◆ Problem details
Reproduce all of the listing below without alteration.

==========

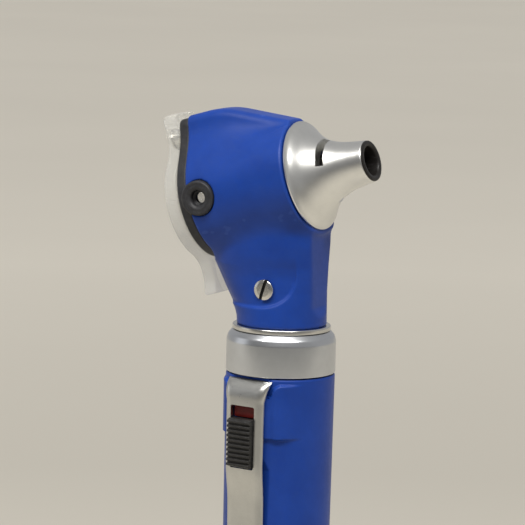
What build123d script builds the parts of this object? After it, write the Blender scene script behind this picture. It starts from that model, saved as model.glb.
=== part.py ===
from build123d import *
import math
import os

os.makedirs("parts", exist_ok=True)

# ---------------------------------------------------------------- driving sizes (mm)
ZC = 126.0            # underside of the collar ring above the foot
VIEW_TILT = 16.5      # rise of the viewing axis toward the patient (deg)
RIM_X = 5.0           # centre of the trumpet rim
RIM_Z = 36.06         # above the collar's underside
CLIP_AZ = -9.0        # clip turned about the handle axis (deg)
CLIP_HALF = 3.95      # half width of the pocket clip

HANDLE_R_TOP = 9.95
HANDLE_R_BOTTOM = 9.35
HANDLE_BORE_R = 7.60
HANDLE_Z0 = 12.45
HANDLE_Z1 = ZC - 0.25

CELL_R = 7.25
CELL_LEN = 50.5
CELL_Z0 = 9.0

CAP_R = 9.55
CAP_H = 12.0
CAP_SPIGOT_R = 8.40
CAP_SPIGOT_TOP = 19.0
CAP_BORE_R = 7.42

COLLAR_R = 10.0
COLLAR_BORE_R = 7.06
SPIGOT_R = 7.00
NECK_R = 8.2
NECK_Z = ZC + 8.63

SCREW_Z = ZC + 15.65
SCREW_HEAD_R = 1.90
SIDE_FLAT = 7.35

RIM_R = 10.0
TIP_T = 12.7
TIP_BORE_R = 2.65
FRAME_Q0 = 20.0
FRAME_Q1 = 22.0
WINDOW_R = 8.2
LENS_Q0 = 22.3
LENS_Q1 = 24.8
LENS_R = 10.4
PIVOT_S = 12.3
PIVOT_R = 1.70
PORT_Q = 17.8
PORT_S = 0.65
PORT_R = 1.45

a = math.radians(VIEW_TILT)
AXIS = Vector(math.cos(a), 0, math.sin(a))
UP = Vector(-math.sin(a), 0, math.cos(a))
RC = Vector(RIM_X, 0, ZC + RIM_Z)
# local frame of the viewing axis: x = -Y, y = up across the axis, z = rearward
VIEW = Plane(origin=RC, x_dir=(0, -1, 0), z_dir=-AXIS)


def cyl(r, z0, z1, x=0.0, y=0.0):
    return Pos(x, y, (z0 + z1) / 2) * Cylinder(r, z1 - z0)


def tube(ro, ri, z0, z1):
    return cyl(ro, z0, z1) - cyl(ri, z0 - 1, z1 + 1)


def box(x0, x1, y0, y1, z0, z1):
    return Pos((x0 + x1) / 2, (y0 + y1) / 2, (z0 + z1) / 2) * Box(x1 - x0, y1 - y0, z1 - z0)


def turned(points):
    """Solid turned about the local Z axis from (radius, z) points."""
    edge = Polyline(*[(r, 0, z) for r, z in points], close=True)
    return revolve(make_face(edge), axis=Axis.Z, revolution_arc=360)


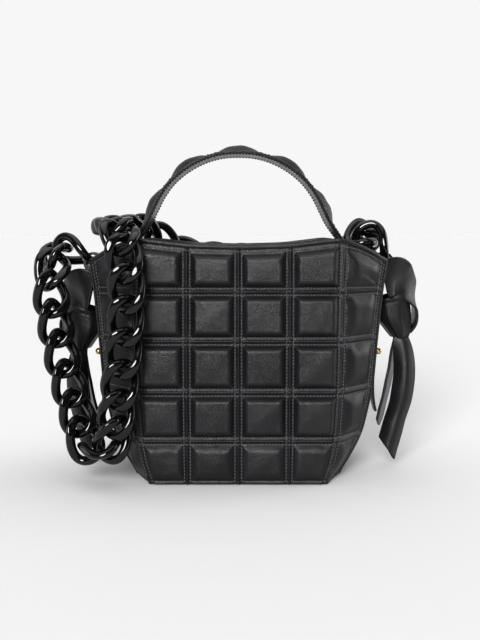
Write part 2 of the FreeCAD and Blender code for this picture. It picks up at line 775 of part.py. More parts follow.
def chain_frames():
    """Placement of every link before easing, tab to tab."""
    curve = Part.BSplineCurve()
    curve.interpolate([V(*row[:3]) for row in CHAIN_RUN])
    marks = [curve.parameter(V(*row[:3])) for row in CHAIN_RUN]
    short = 0.85
    long = 1.15
    for attempt in range(12):
        scale = (short + long) / 2.0
        joints = chain_joints(curve, marks, scale)
        if len(joints) > LINK_COUNT - 2:
            short = scale
        else:
            long = scale
    joints = chain_joints(curve, marks, short)[:LINK_COUNT - 1]
    print("chain pitch scale %.3f, run length %.0f mm" % (short, curve.length()))
    frames = [hooked_link(-1)]
    for one, two in zip(joints, joints[1:]):
        a = curve.value(one)
        b = curve.value(two)
        across = V(*run_value((one + two) / 2.0, marks, 3, 6))
        frames.append(frame((a + b) * 0.5, b - a, across))
    frames.append(hooked_link(1))
    return frames


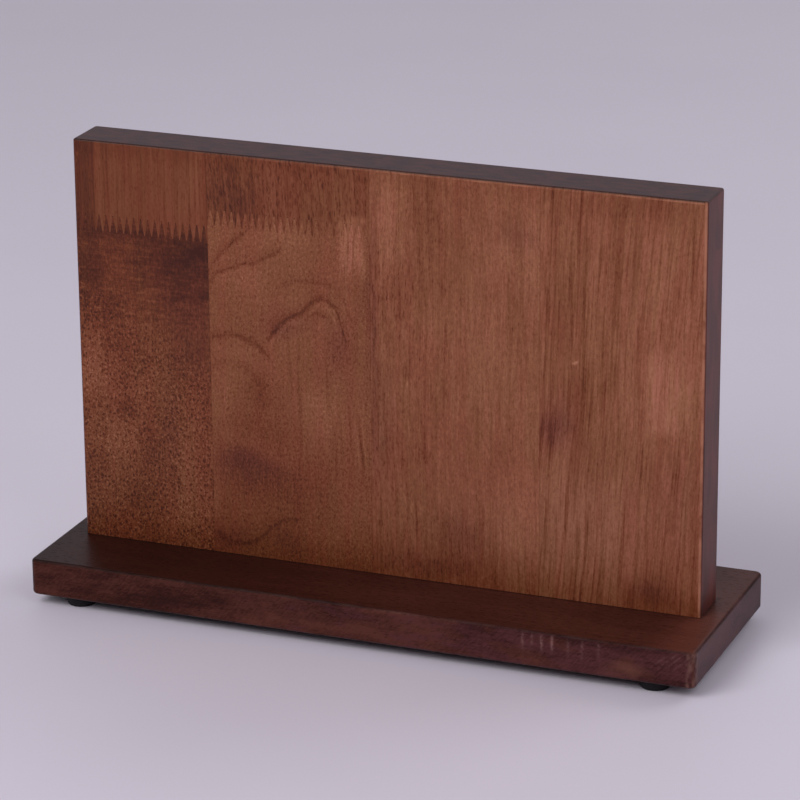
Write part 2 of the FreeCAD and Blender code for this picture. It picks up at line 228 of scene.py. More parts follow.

==========

◆ Answer to this problem
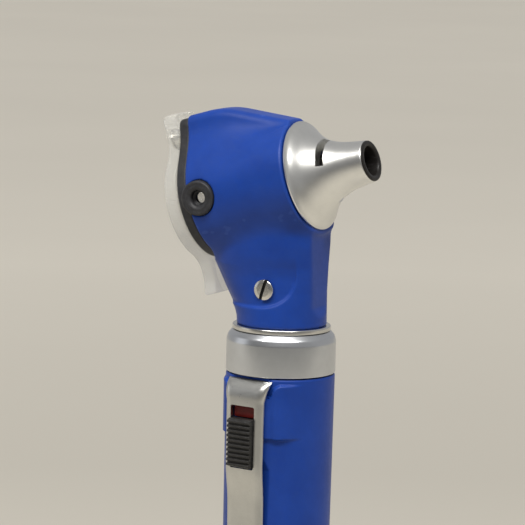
What build123d script builds the parts of this object? After it, write the Blender scene script behind this picture. It starts from that model, saved as model.glb.
=== part.py ===
from build123d import *
import math
import os

os.makedirs("parts", exist_ok=True)

# ---------------------------------------------------------------- driving sizes (mm)
ZC = 126.0            # underside of the collar ring above the foot
VIEW_TILT = 16.5      # rise of the viewing axis toward the patient (deg)
RIM_X = 5.0           # centre of the trumpet rim
RIM_Z = 36.06         # above the collar's underside
CLIP_AZ = -9.0        # clip turned about the handle axis (deg)
CLIP_HALF = 3.95      # half width of the pocket clip

HANDLE_R_TOP = 9.95
HANDLE_R_BOTTOM = 9.35
HANDLE_BORE_R = 7.60
HANDLE_Z0 = 12.45
HANDLE_Z1 = ZC - 0.25

CELL_R = 7.25
CELL_LEN = 50.5
CELL_Z0 = 9.0

CAP_R = 9.55
CAP_H = 12.0
CAP_SPIGOT_R = 8.40
CAP_SPIGOT_TOP = 19.0
CAP_BORE_R = 7.42

COLLAR_R = 10.0
COLLAR_BORE_R = 7.06
SPIGOT_R = 7.00
NECK_R = 8.2
NECK_Z = ZC + 8.63

SCREW_Z = ZC + 15.65
SCREW_HEAD_R = 1.90
SIDE_FLAT = 7.35

RIM_R = 10.0
TIP_T = 12.7
TIP_BORE_R = 2.65
FRAME_Q0 = 20.0
FRAME_Q1 = 22.0
WINDOW_R = 8.2
LENS_Q0 = 22.3
LENS_Q1 = 24.8
LENS_R = 10.4
PIVOT_S = 12.3
PIVOT_R = 1.70
PORT_Q = 17.8
PORT_S = 0.65
PORT_R = 1.45

a = math.radians(VIEW_TILT)
AXIS = Vector(math.cos(a), 0, math.sin(a))
UP = Vector(-math.sin(a), 0, math.cos(a))
RC = Vector(RIM_X, 0, ZC + RIM_Z)
# local frame of the viewing axis: x = -Y, y = up across the axis, z = rearward
VIEW = Plane(origin=RC, x_dir=(0, -1, 0), z_dir=-AXIS)


def cyl(r, z0, z1, x=0.0, y=0.0):
    return Pos(x, y, (z0 + z1) / 2) * Cylinder(r, z1 - z0)


def tube(ro, ri, z0, z1):
    return cyl(ro, z0, z1) - cyl(ri, z0 - 1, z1 + 1)


def box(x0, x1, y0, y1, z0, z1):
    return Pos((x0 + x1) / 2, (y0 + y1) / 2, (z0 + z1) / 2) * Box(x1 - x0, y1 - y0, z1 - z0)


def turned(points):
    """Solid turned about the local Z axis from (radius, z) points."""
    edge = Polyline(*[(r, 0, z) for r, z in points], close=True)
    return revolve(make_face(edge), axis=Axis.Z, revolution_arc=360)


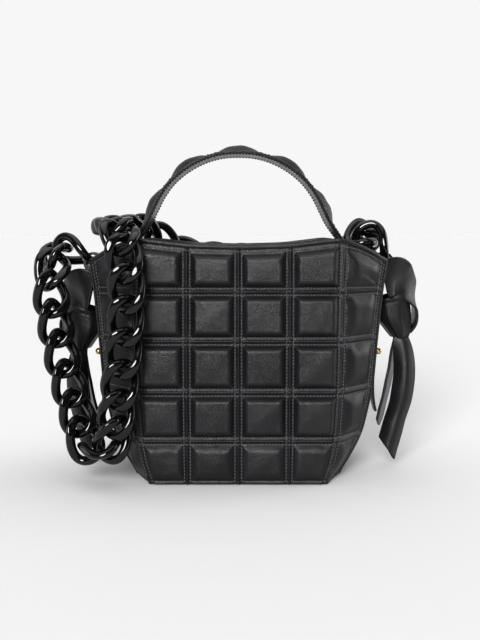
Write part 2 of the FreeCAD and Blender code for this picture. It picks up at line 775 of part.py. More parts follow.
def chain_frames():
    """Placement of every link before easing, tab to tab."""
    curve = Part.BSplineCurve()
    curve.interpolate([V(*row[:3]) for row in CHAIN_RUN])
    marks = [curve.parameter(V(*row[:3])) for row in CHAIN_RUN]
    short = 0.85
    long = 1.15
    for attempt in range(12):
        scale = (short + long) / 2.0
        joints = chain_joints(curve, marks, scale)
        if len(joints) > LINK_COUNT - 2:
            short = scale
        else:
            long = scale
    joints = chain_joints(curve, marks, short)[:LINK_COUNT - 1]
    print("chain pitch scale %.3f, run length %.0f mm" % (short, curve.length()))
    frames = [hooked_link(-1)]
    for one, two in zip(joints, joints[1:]):
        a = curve.value(one)
        b = curve.value(two)
        across = V(*run_value((one + two) / 2.0, marks, 3, 6))
        frames.append(frame((a + b) * 0.5, b - a, across))
    frames.append(hooked_link(1))
    return frames


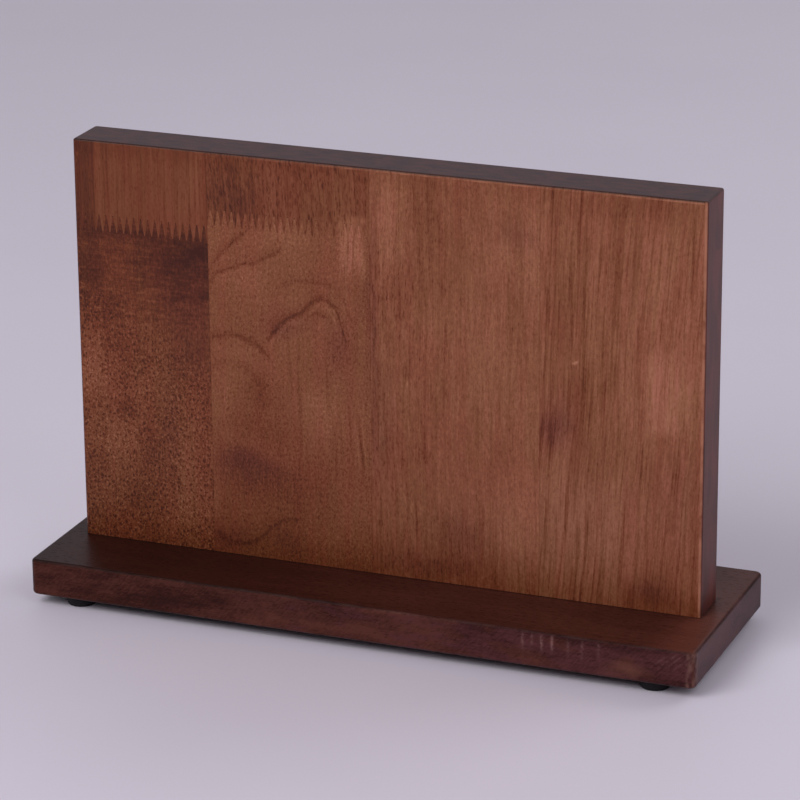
Write part 2 of the FreeCAD and Blender code for this picture. It picks up at line 228 of scene.py. More parts follow.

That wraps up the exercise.